Disparition - Rocambolesque, l’histoire du Salvator Mundi de Léonard de Vinci, adjugé pour 450 millions de dollars à l’issue d’une bataille d’enchères de dix-neuf minutes en novembre dernier, a été si largement commentée par les médias qu’elle ne mérite pas qu’on s’y attarde. Rappelons-la en quelques mots : peint vers 1500, le tableau vendu chez Christie’s le 15 novembre a appartenu à la collection du roi Charles Ier d’Angleterre au XVIIe siècle, avant de disparaître de la circulation pour réapparaître vers 1900 dans l’inventaire d’une collection britannique. « Or, entre-temps, raconte Roxana Azimi dans M,Le magazine du Monde, l’attribution à Léonard de Vinci a été oubliée. Au point qu’en 1958, lors de la vente de la collection Cook chez Sotheby’s, ce tableau présenté comme l’œuvre d’un banal “suiveur de Léonard” est adjugé 45 livres sterling. Il faut dire qu’il avait été dramatiquement restauré ! » Pour passer de 45 livres à 450 000 000 de dollars en moins de soixante ans, le panneau de noyer a durant cette période été réattribué à Léonard, dérestauré puis restauré de nouveau, avant de se retrouver au centre de l’affaire judiciaire qui oppose un milliardaire russe à l’ancien patron du port franc de Genève. Le Christ « Sauveur du monde » devient ainsi l’œuvre d’art la plus chère du monde. Un juste retour des choses pour la dernière œuvre encore sur le marché du génial peintre de La Joconde, qui rétrograde par la même occasion d’une place Picasso, Bacon, Warhol et Basquiat au palmarès des tableaux les plus chers.

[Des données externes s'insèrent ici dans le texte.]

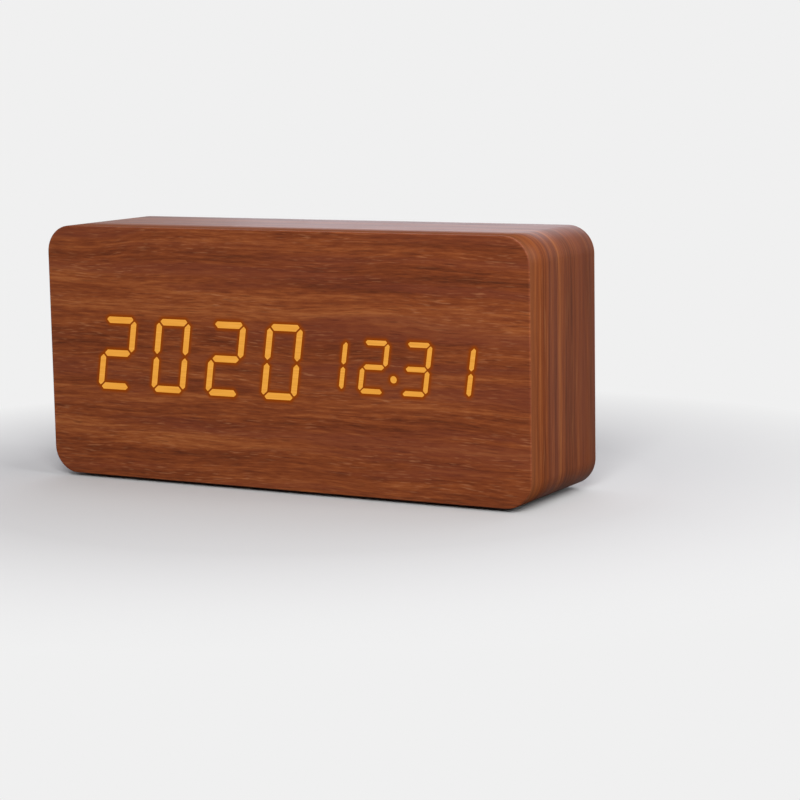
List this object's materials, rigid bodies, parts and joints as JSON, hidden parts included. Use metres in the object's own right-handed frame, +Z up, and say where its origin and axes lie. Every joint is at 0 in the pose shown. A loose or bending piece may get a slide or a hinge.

Sauf que cela fait cher payer une œuvre dont l’attribution est loin de faire l’unanimité auprès des spécialistes, et dont la dernière restauration s’apparente davantage à un miracle qu’à un sauvetage, tant le panneau du XVIe siècle était endommagé. « 450 millions de dollars ?! Espérons que l’acheteur comprenne les problèmes de restauration », a réagi l’ancien directeur du Met de New York, Thomas Campbell, sur Instagram, en publiant une photo du Salvator Mundi avant restauration. Le panneau y apparaît fendu, et l’image du Christ bénissant le monde presque… effacée.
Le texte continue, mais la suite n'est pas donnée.